The Taliban has promised not to allow terrorist groups to use Afghanistan as a base of operations. That’s not likely to last. Joe Biden is not going to start lobbing cruise missiles into al-Qaeda camps on the basis of a threat of an attack. And AQ won’t target Americans — yet. There are plenty of other soft targets in Europe and the Middle East that would damage American interests.

“The Taliban have not lived up to their commitments to break away with al Qaeda and have strategically planned for a total U.S. withdrawal in order to take back power,” Waltz added. “The Biden administration’s plan to withdraw all U.S. troops from Afghanistan is repeating the mistakes of President Obama’s withdrawal from Iraq in 2011.”

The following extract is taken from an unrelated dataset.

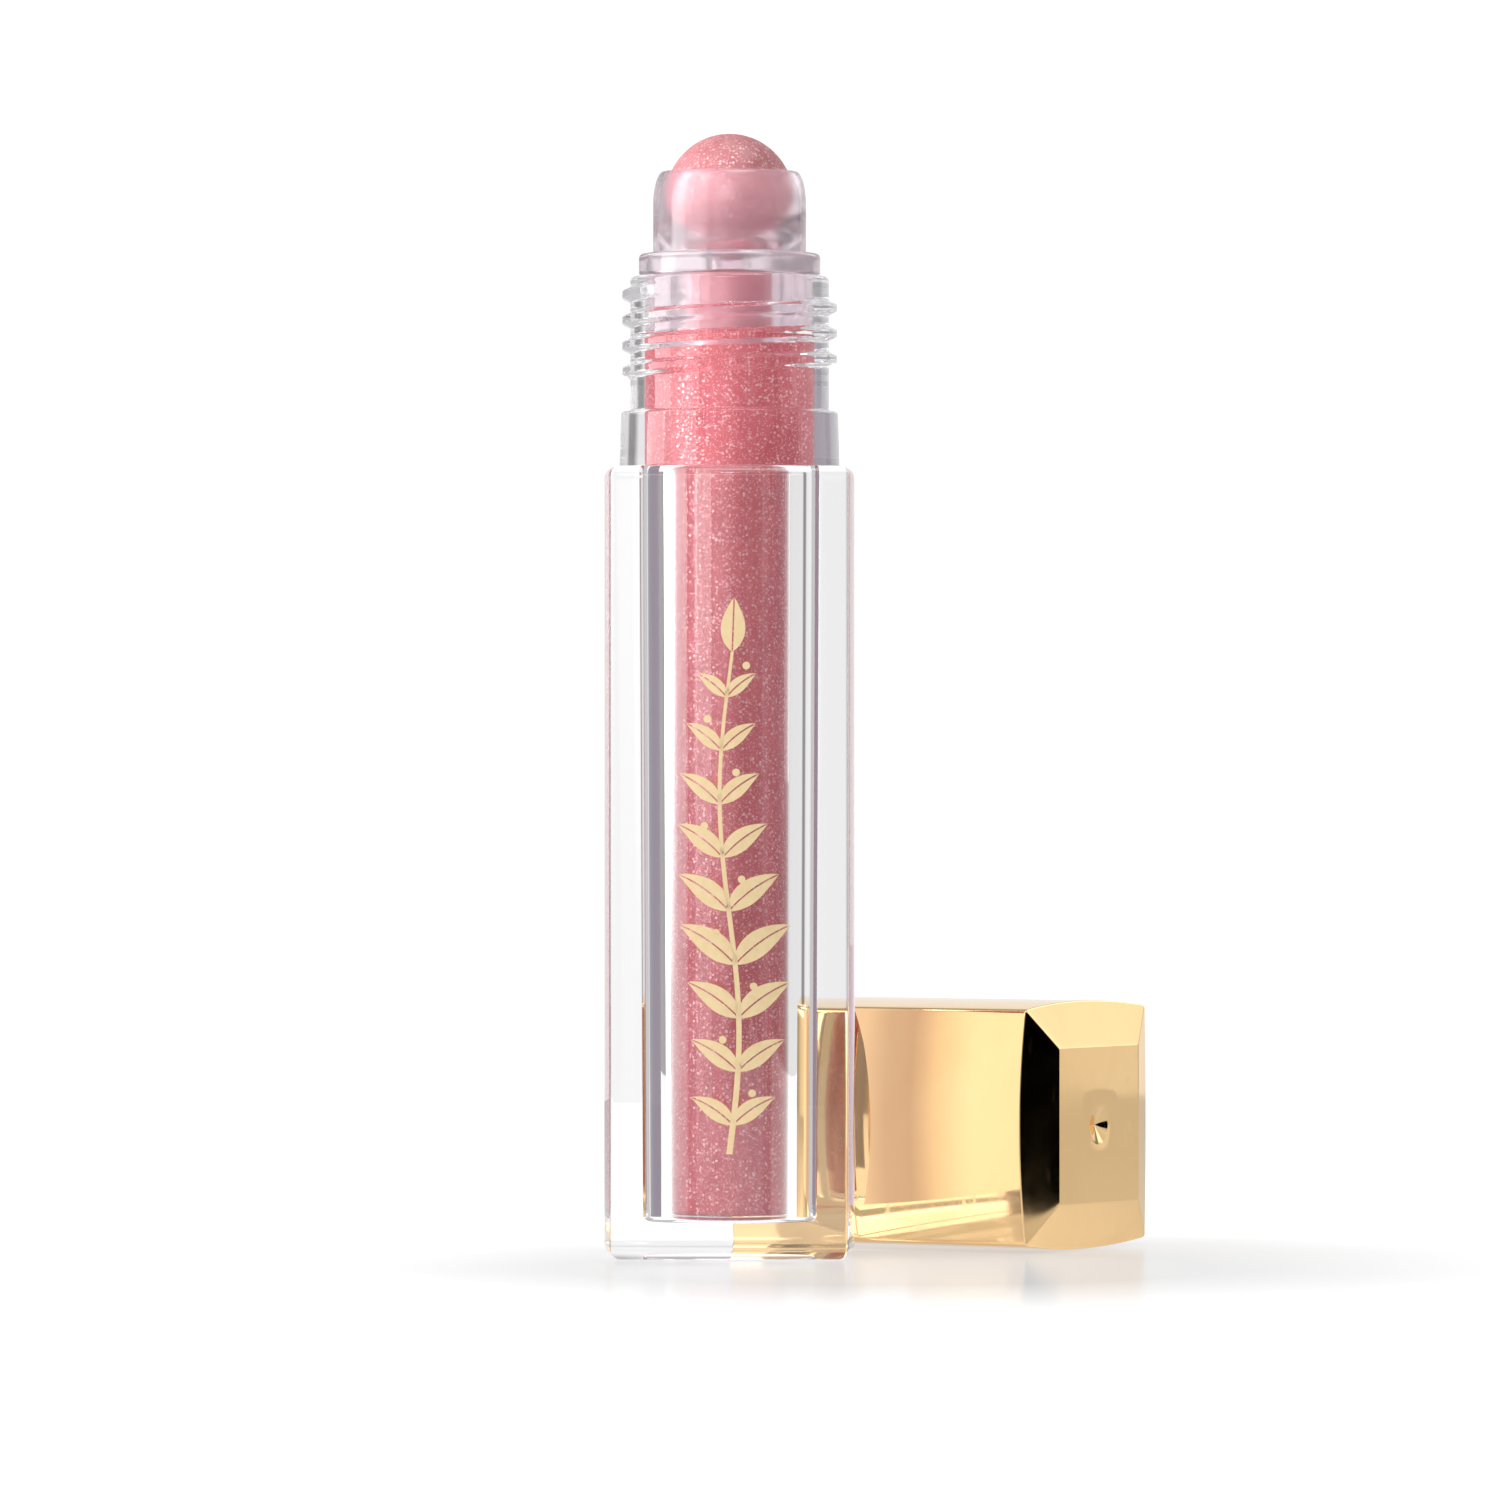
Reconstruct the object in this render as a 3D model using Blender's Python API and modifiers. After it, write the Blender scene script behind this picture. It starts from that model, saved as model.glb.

Senate Armed Forces Committee Ranking Republican Sen. Jim Inhofe also disagrees.

“No one wants a forever war, but I’ve consistently said any withdrawal must be conditions-based,” the Oklahoman said. “Arbitrary deadlines would likely put our troops in danger, jeopardize all the progress we’ve made, and lead to civil war in Afghanistan — and create a breeding ground for international terrorists. We’re talking about protecting American lives here.”

What’s that compared to giving Joe Biden his place in the history books as “the president who ended America’s longest war”?

Former Wall Street Journal Kabul correspondent Jessica Donati says that “setting an arbitrary departure date departs from two decades of defense policy and puts U.S. gains in jeopardy.”

“That’s a huge U-turn, and that’s all we’ve heard for the last 20 years,” she said. “The other surprise was that they would pick the September 11th anniversary, just because they’ve spent so long saying we’re not going to set arbitrary deadlines. I don’t think you could get much more arbitrary than an anniversary to decide to end your engagement in a war.”

The Taliban, Al-Qaeda, and other terror groups such as the Haqqani Network are all still going to be in Afghanistan after we’re gone. Let’s just hope that Biden isn’t shameless enough to declare “victory” and go home.